**Work instructions**:
Exactly reproduce the lines that follow.

**Supplied data**:
◆ ◆ ◆ ◆

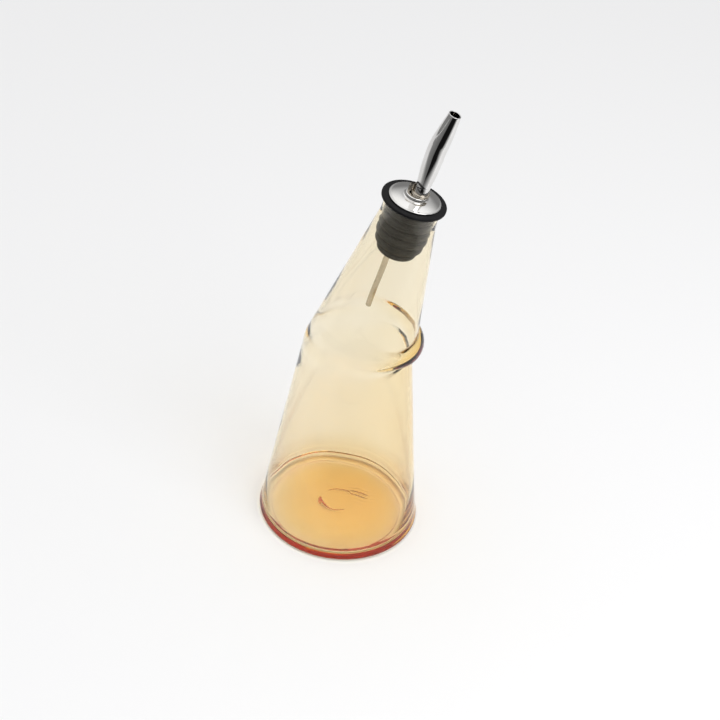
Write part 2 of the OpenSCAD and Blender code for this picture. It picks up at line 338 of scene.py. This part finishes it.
def floor_top(r, a):
    """Height of the bottle's floor inside: a thick middle that falls quickly at its edge, thicker on
    one side, with low rings in it from the blowing."""
    dome = np.cos(math.pi / 2 * min(r / FLOOR_R, 1)) ** 0.6
    rolling = 0.05 * MM * np.cos(TAU * r / (6.5 * MM)) * ease(r / (8 * MM))
    return FLOOR_EDGE_Z + (FLOOR_DOME + FLOOR_TILT * r * np.cos(a - FLOOR_THICK_SIDE) + rolling) * dome


def lower_inner_rings():
    """Down the lower hollow to the heel, then in over the floor to its middle. The floor stands off
    centre, so one side of the heel is thicker."""
    a = angles(GLASS_SIDES)
    corner = lower_r(0) - lower_wall(0) - FLOOR_R
    profile = []
    for z in np.concatenate([np.linspace(LOWER_TOP, 10 * MM, 39), np.linspace(8.5 * MM, 5.5 * MM, 3)]):
        r = lower_r(z) - lower_wall(z) + ease((z - 5 * MM) / (20 * MM)) * wobble(a + 0.7, z, 0.06 * MM)
        profile.append((r, z))
    profile += arc((FLOOR_R, FLOOR_EDGE_Z + corner), corner, 0, -86, 10)
    floor_r = FLOOR_R * np.sin(np.linspace(math.pi / 2, 0, 60))[1:-1]
    profile += [(r, floor_top(r, a)) for r in floor_r]
    rings = []
    for r, z in profile:
        around = ring(r, z, GLASS_SIDES, HOLLOW_SHIFT)
        around[:, 1] += FLOOR_SHIFT * (1 - ease(z / HEEL_TOP))
        rings.append(around)
    rings.append(np.array([[HOLLOW_SHIFT, FLOOR_SHIFT, FLOOR_EDGE_Z + FLOOR_DOME]]))
    return rings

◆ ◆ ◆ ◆

**In response**:
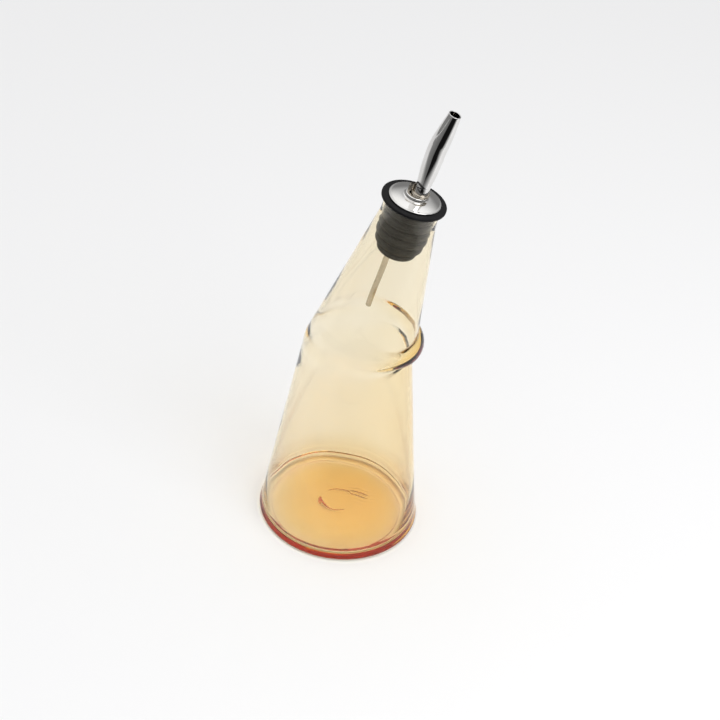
Write part 2 of the OpenSCAD and Blender code for this picture. It picks up at line 338 of scene.py. This part finishes it.
def floor_top(r, a):
    """Height of the bottle's floor inside: a thick middle that falls quickly at its edge, thicker on
    one side, with low rings in it from the blowing."""
    dome = np.cos(math.pi / 2 * min(r / FLOOR_R, 1)) ** 0.6
    rolling = 0.05 * MM * np.cos(TAU * r / (6.5 * MM)) * ease(r / (8 * MM))
    return FLOOR_EDGE_Z + (FLOOR_DOME + FLOOR_TILT * r * np.cos(a - FLOOR_THICK_SIDE) + rolling) * dome


def lower_inner_rings():
    """Down the lower hollow to the heel, then in over the floor to its middle. The floor stands off
    centre, so one side of the heel is thicker."""
    a = angles(GLASS_SIDES)
    corner = lower_r(0) - lower_wall(0) - FLOOR_R
    profile = []
    for z in np.concatenate([np.linspace(LOWER_TOP, 10 * MM, 39), np.linspace(8.5 * MM, 5.5 * MM, 3)]):
        r = lower_r(z) - lower_wall(z) + ease((z - 5 * MM) / (20 * MM)) * wobble(a + 0.7, z, 0.06 * MM)
        profile.append((r, z))
    profile += arc((FLOOR_R, FLOOR_EDGE_Z + corner), corner, 0, -86, 10)
    floor_r = FLOOR_R * np.sin(np.linspace(math.pi / 2, 0, 60))[1:-1]
    profile += [(r, floor_top(r, a)) for r in floor_r]
    rings = []
    for r, z in profile:
        around = ring(r, z, GLASS_SIDES, HOLLOW_SHIFT)
        around[:, 1] += FLOOR_SHIFT * (1 - ease(z / HEEL_TOP))
        rings.append(around)
    rings.append(np.array([[HOLLOW_SHIFT, FLOOR_SHIFT, FLOOR_EDGE_Z + FLOOR_DOME]]))
    return rings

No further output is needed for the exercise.